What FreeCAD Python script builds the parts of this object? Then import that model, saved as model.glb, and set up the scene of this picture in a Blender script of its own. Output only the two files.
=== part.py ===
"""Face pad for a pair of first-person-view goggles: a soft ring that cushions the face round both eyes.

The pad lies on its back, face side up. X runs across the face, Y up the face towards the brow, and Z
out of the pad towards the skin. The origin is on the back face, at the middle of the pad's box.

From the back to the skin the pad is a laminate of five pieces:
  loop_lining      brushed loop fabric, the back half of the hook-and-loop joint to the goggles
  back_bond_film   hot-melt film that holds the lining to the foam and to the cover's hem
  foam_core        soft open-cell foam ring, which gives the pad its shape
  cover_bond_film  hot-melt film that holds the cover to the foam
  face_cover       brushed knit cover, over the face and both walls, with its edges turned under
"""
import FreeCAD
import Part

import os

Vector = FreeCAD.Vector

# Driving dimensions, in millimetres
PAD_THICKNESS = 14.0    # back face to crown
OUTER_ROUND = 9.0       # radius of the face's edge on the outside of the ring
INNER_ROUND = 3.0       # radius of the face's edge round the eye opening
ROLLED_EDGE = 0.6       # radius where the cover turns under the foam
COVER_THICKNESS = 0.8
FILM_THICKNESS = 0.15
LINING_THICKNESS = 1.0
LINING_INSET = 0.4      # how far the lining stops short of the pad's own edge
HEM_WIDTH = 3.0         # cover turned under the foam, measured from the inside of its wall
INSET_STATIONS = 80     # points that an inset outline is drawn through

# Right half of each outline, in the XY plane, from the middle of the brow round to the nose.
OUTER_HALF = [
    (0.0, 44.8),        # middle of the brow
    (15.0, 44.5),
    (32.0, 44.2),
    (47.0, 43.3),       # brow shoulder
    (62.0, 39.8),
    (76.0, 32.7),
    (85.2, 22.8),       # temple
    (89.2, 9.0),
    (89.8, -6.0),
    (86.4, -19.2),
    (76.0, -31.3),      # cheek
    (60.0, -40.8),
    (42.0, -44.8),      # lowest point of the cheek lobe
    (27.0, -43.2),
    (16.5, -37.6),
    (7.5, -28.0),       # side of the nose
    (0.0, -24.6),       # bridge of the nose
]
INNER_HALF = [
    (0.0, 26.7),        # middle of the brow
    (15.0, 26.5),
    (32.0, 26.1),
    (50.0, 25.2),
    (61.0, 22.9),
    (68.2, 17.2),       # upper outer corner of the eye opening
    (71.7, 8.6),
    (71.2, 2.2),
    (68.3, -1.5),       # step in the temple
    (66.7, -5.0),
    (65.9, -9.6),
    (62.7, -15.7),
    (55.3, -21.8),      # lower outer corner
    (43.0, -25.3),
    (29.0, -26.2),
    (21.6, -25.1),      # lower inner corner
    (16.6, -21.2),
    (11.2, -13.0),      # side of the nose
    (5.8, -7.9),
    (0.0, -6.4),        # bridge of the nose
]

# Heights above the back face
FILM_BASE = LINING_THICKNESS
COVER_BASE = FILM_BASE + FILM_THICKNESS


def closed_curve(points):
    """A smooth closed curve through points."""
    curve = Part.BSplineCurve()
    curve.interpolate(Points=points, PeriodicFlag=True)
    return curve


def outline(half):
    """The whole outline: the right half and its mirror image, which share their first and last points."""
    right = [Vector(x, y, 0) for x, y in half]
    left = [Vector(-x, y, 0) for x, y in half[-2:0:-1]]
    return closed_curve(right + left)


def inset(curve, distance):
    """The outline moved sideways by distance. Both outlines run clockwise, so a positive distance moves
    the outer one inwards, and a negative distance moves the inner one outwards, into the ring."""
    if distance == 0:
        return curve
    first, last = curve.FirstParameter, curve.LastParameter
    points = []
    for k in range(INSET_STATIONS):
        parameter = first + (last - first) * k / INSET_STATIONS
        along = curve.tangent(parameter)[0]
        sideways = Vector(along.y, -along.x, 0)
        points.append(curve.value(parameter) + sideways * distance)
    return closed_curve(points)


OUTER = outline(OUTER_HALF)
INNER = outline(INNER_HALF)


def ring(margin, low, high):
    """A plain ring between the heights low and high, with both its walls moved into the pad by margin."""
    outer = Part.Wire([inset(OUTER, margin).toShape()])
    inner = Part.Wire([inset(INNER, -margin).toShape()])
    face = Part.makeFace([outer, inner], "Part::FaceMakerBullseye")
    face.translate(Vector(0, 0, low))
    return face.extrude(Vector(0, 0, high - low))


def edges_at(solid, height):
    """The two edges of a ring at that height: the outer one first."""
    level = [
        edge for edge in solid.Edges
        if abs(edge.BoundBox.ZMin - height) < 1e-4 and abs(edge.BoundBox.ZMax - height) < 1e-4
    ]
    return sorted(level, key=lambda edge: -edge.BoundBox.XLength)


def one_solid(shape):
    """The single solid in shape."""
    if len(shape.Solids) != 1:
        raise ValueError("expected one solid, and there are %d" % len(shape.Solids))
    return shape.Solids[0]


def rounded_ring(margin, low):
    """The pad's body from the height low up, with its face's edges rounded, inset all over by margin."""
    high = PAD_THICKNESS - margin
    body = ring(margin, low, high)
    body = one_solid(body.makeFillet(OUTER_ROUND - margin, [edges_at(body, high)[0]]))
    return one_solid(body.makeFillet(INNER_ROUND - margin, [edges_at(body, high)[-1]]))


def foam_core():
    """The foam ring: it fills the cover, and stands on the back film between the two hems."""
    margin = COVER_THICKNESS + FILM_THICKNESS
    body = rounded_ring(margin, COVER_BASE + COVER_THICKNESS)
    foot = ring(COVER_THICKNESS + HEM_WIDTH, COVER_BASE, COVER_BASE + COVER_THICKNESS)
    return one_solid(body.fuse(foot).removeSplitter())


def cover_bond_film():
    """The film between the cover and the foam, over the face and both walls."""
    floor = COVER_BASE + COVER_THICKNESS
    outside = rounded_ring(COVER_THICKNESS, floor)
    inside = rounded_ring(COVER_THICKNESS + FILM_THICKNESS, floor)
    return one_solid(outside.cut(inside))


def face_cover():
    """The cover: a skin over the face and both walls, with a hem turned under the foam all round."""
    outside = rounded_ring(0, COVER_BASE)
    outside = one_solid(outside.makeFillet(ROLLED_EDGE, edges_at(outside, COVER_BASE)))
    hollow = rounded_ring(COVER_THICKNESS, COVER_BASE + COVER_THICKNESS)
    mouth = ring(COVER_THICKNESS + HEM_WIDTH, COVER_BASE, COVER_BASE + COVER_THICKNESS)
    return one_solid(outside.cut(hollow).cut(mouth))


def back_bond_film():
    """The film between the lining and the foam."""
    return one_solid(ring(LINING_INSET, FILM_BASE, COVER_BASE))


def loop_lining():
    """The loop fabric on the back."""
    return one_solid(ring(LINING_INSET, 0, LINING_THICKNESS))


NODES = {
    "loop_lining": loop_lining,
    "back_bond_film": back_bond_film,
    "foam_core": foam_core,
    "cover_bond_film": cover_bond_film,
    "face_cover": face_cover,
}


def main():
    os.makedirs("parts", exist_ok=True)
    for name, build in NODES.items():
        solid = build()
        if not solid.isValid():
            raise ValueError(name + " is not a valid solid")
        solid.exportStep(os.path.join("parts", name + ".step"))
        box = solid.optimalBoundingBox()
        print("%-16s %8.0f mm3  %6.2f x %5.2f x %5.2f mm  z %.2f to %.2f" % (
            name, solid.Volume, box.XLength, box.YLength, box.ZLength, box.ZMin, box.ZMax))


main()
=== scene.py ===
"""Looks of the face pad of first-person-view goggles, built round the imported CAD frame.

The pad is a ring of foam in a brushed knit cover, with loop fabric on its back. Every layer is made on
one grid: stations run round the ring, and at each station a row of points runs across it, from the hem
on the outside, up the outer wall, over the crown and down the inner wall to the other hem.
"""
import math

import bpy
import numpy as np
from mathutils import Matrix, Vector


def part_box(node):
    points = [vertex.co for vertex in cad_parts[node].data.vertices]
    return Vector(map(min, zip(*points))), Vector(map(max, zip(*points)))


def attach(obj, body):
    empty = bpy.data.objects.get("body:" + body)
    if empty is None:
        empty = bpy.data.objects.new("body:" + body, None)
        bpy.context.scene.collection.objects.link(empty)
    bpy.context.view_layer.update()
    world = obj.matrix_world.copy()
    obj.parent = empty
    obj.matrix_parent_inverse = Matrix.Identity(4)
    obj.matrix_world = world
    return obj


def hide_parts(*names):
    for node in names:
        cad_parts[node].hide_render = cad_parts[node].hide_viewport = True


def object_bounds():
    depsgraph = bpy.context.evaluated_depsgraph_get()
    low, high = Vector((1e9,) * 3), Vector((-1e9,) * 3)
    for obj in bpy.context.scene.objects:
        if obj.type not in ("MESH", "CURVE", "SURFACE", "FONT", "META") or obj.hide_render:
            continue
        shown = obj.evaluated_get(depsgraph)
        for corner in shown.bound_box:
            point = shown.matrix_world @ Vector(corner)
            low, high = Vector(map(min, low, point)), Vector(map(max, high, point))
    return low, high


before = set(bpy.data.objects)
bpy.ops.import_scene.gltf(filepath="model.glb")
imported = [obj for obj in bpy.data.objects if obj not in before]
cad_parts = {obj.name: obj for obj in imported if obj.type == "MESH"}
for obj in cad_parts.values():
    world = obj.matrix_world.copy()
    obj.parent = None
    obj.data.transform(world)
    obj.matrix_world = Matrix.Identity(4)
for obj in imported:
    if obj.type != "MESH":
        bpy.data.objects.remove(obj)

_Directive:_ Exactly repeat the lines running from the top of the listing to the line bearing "out of the pad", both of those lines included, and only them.

_Response to the task:_
What FreeCAD Python script builds the parts of this object? Then import that model, saved as model.glb, and set up the scene of this picture in a Blender script of its own. Output only the two files.
=== part.py ===
"""Face pad for a pair of first-person-view goggles: a soft ring that cushions the face round both eyes.

The pad lies on its back, face side up. X runs across the face, Y up the face towards the brow, and Z
out of the pad towards the skin. The origin is on the back face, at the middle of the pad's box.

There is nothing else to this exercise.